El Holocausto fue un genocidio, porque lo llevó a cabo un Estado. Los pogromos en la Rusia zarista no lo fueron, porque aunque contaban con el beneplácito del Gobierno, eran cometidos por grupos de fanáticos como las Centurias Negras o la Unión del Pueblo Ruso.
Varias veces nos hemos referido a la vieja mitología judeofóbica hoy se descarga contra Israel. En un artículo lo ejemplificamos con la «nacionalización del libelo de sangre». No son ya los judíos quienes beben sangre de niños, sino los israelíes quienes comercian con sus órganos.
Está teniendo lugar es la «nacionalización del pogromo». Ni la ONU, ni los medios, ni Europa, ni los Gobiernos, se proponen destruir Israel. Sencillamente se limitan a hacer la vista gorda para que los brutos puedan consumar la proeza.
Irán sigue enriqueciendo su uranio (nunca a su pueblo) para conseguir la bomba fatídica, y el mundo sigue preocupado en aplicar la «solución» de los dos Estados.
No se sabe qué viene a solucionar la propuesta; decididamente no el verdadero problema del Oriente Medio.

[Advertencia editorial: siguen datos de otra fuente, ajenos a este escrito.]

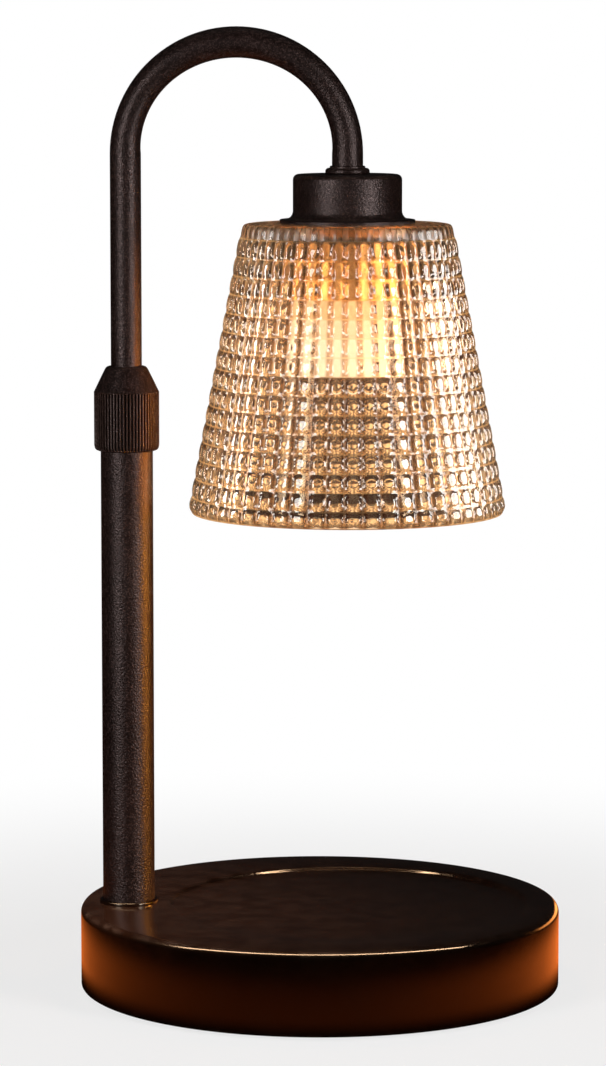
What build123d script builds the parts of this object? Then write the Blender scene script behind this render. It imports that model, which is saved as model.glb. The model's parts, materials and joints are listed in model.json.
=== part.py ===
"""Candle warmer lamp: weighted round base, post, sliding and swinging swan neck, glass shade.

Millimetres, +Z up. The origin is on the table under the centre of the round base.
The post stands on the left of the base at -X, and the lamp hangs over the seat at +X.
"""

import math
import os

from build123d import *

# Base
base_diameter = 150.0
base_height = 26.7
base_wall = 2.0
base_top_fillet = 2.5
base_foot_fillet = 0.8
foot_proud = 1.0
cover_thickness = 1.5

# Shallow seat in the top of the base
seat_x = 9.0
seat_edge_gap = 10.6
seat_depth = 1.4

# Counterweight
weight_edge_gap = 4.0
weight_thickness = 8.0
weight_post_chord = 20.0
raceway_width = 17.0

# Bosses, screws and feet of the bottom cover
screw_count = 4
screw_edge_gap = 11.0
screw_diameter = 3.0
screw_head_diameter = 5.8
screw_length = 9.0
boss_diameter = 8.0
shoulder_diameter = 13.0
foot_count = 4
foot_edge_gap = 13.0
foot_diameter = 12.0
foot_stem_diameter = 4.0

# Cord inlet
cord_bore_diameter = 5.4
gland_diameter = 11.0
gland_flange_diameter = 15.0
gland_flange_thickness = 2.0
gland_length = 12.5
gland_recess = 0.5

# Terminal block and leads
block_length = 16.0
block_width = 12.0
block_height = 9.0
block_boss_gap = 7.25
lead_diameter = 3.0
lead_bend_radius = 9.0
lead_run_height = 3.5

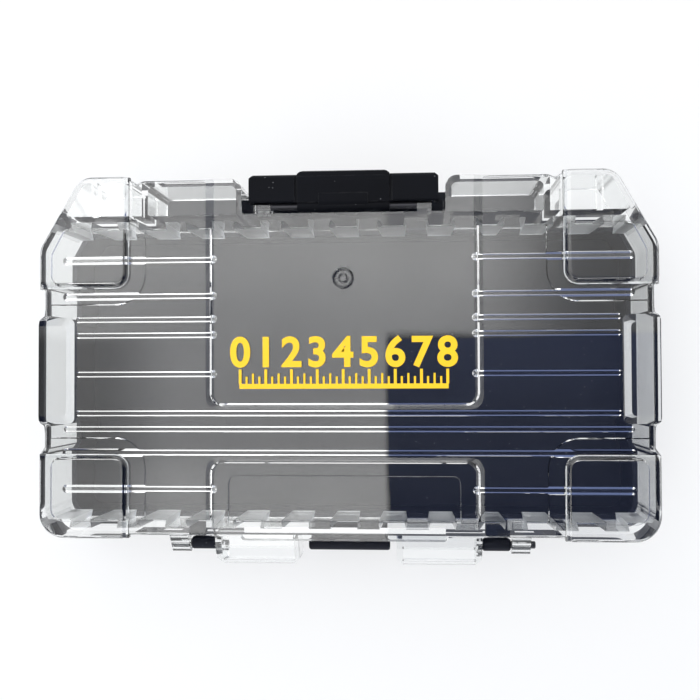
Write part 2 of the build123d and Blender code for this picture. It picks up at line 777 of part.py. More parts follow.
def latch_grip():
    """The proud, scooped grip in the middle, wider at its root."""
    front = latch_front_y - grip_proud
    root = latch_front_y + latch_wall / 2
    top_z = latch_top_z - grip_top_drop
    profile = [
        (root, top_z, 0.0),
        (front + small_radius, top_z, small_radius / 2),
        (front, latch_top_z - grip_shoulder, neck_radius),
        (front, latch_tongue_foot_z, small_radius),
        (root, latch_tongue_foot_z, 0.0),
    ]
    wide = grip_half + grip_flare
    grip = side_section(profile, -wide, wide)
    plan = mirrored([(grip_half, front, 0.0), (wide, latch_front_y, 0.0), (wide, root, 0.0)])
    grip &= prism(face_of(plan), 0, lid_top_z)
    scoop_z = (lid_top_z - grip_scoop_drop + latch_tongue_foot_z) / 2
    scoop_y = front + grip_scoop_depth - grip_scoop_radius
    grip -= rod(grip_scoop_radius, -grip_half + grip_rim, grip_half - grip_rim, scoop_y, scoop_z)
    return grip


def make_latch():
    """The latch lever."""
    body = latch_plate()
    body += latch_grip()
    wide = grip_half + grip_flare
    dip = [
        (latch_front_y + latch_front_radius, latch_top_z, 0.0),
        (latch_rear_y + cut_past, latch_top_z + cut_past, 0.0),
        (latch_rear_y + cut_past, latch_top_z - centre_dip, 0.0),
    ]
    body -= side_section(dip, -wide, wide)
    slit_low = latch_top_z - latch_wall / 2
    slit = block(wide, wide + slit_width, latch_front_y - cut_past, latch_rear_y, slit_low, latch_top_z)
    body -= both_sides(slit)
    body += rod(latch_knuckle_radius, -latch_knuckle_half, latch_knuckle_half, pivot_y, pivot_z)
    hidden_z = latch_top_z - latch_wall + fine_radius
    gusset = [
        (pivot_y - gusset_root, pivot_z + latch_knuckle_radius - fine_radius, 0.0),
        (pivot_y - latch_knuckle_radius + fine_radius, pivot_z - gusset_root, 0.0),
        (latch_rear_y - gusset_reach, hidden_z, 0.0),
        (latch_rear_y, hidden_z, 0.0),
    ]
    body += side_section(gusset, -gusset_half, gusset_half)
    hump = [
        (latch_rear_y - hump_reach, hidden_z, 0.0),
        (latch_rear_y - hump_reach, latch_top_z - hump_front_drop, fine_radius),
        (latch_rear_y, latch_top_z - hump_rear_drop, small_radius),
        (pivot_y + gusset_root / 2, pivot_z + latch_knuckle_radius - fine_radius, 0.0),
        (pivot_y, pivot_z + latch_knuckle_radius / 2, 0.0),
    ]
    body += side_section(hump, -gusset_half, gusset_half)
    nose_tip = latch_shelf_y + catch_pocket_depth - catch_reach - catch_gap
    nose_top = catch_z - catch_gap
    nose_back = latch_inner_y - latch_wall / 4
    nose = [
        (nose_back, nose_top + nose_root, 0.0),
        (nose_tip, nose_top, fine_radius / 2),
        (nose_tip, nose_top - nose_height / 2, fine_radius / 2),
        (nose_back, nose_top - nose_height, 0.0),
    ]
    body += side_section(nose, -catch_half, catch_half)
    bore = latch_pin_radius + latch_running_gap
    body -= rod(bore, -latch_knuckle_half - cut_past, latch_knuckle_half + cut_past, pivot_y, pivot_z)
    return body


def hinge_pin(outer_end):
    """A plain hinge pin that ends at this X on its outer side."""
    pin = rod(hinge_pin_radius, outer_end - pin_length, outer_end, hinge_y, hinge_z)
    return chamfer(pin.edges().filter_by(GeomType.CIRCLE), pin_end_chamfer)


parts = {
    "base_shell": make_base(),
    "lid_shell": make_lid(),
    "latch_lever": make_latch(),
    "hinge_pin_right": hinge_pin(knuckle_end),
    "hinge_pin_left": mirror(hinge_pin(knuckle_end + pin_shift), about=Plane.YZ),
    "latch_pin": rod(latch_pin_radius, -ear_end, ear_end, pivot_y, pivot_z),
}

os.makedirs("parts", exist_ok=True)
for name, part in parts.items():
    export_step(part, f"parts/{name}.step")
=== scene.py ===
"""Looks of the stackable tool box: clear lid, black tray and latch, printed rule, studio.

Lengths are metres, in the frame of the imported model. The latch side faces minus Y,
and the camera looks down on the lid from above with the latch at the top of the view.
"""

from math import pi

import bmesh
import bpy
from bpy.props import FloatProperty, FloatVectorProperty, IntProperty, PointerProperty
from mathutils import Matrix, Vector


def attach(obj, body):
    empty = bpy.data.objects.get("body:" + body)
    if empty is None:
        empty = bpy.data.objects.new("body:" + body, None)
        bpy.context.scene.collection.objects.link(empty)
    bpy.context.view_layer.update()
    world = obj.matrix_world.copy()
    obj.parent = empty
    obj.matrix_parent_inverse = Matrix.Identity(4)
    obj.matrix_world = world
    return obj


bl_info = {
    "name": "Stackable Tool Box",
    "version": (1, 0, 0),
    "blender": (4, 5, 0),
    "location": "View3D > Sidebar > Tool Box",
    "description": "Finishes, print and studio for a clear-lidded stackable tool box",
    "category": "Object",
}

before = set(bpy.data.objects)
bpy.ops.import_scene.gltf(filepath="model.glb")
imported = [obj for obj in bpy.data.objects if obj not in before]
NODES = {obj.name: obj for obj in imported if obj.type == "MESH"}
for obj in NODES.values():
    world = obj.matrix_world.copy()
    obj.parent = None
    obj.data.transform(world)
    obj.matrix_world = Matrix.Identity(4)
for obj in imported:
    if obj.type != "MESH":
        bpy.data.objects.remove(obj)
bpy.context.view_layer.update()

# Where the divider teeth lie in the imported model, from the middle of the box and from the floor
TOOTH_TIP_Y, TOOTH_ROOT_Y = 0.0566, 0.0597
TOOTH_FOOT_Z, TOOTH_TOP_Z = 0.0262, 0.0525

# Top of the centre panel that takes the print
PANEL_TOP_Z = 0.0568

# The rule: its base line, and the height and width of its ticks, by how many go to a step
CENTIMETRE = 0.01
TICKS_PER_CENTIMETRE = 4
BASE_LINE = 0.0019
BASE_PAST_ENDS = 0.0003
NUMERAL_GAP = 0.0078
CAP_SHARE = 0.7             # height of a numeral, as a share of the type's size
BOLDER_BY = 0.04            # how far the outline grows, as a share of the numeral's height
LONG_TICK, MIDDLE_TICK, SHORT_TICK = 0.0056, 0.0040, 0.0028
LONG_TICK_WIDTH, TICK_WIDTH = 0.0011, 0.0008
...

Cito del mentado artículo de Aznar: «Algunos actúan y hablan como si pudiera lograrse un nuevo entendimiento con el mundo musulmán, con sólo que estuviéramos dispuestos a sacrificar al Estado judío en el altar. Esto sería una locura».
Precisamente, la judeofobia es una de las formas más difundidas (y aceptadas) de la locura.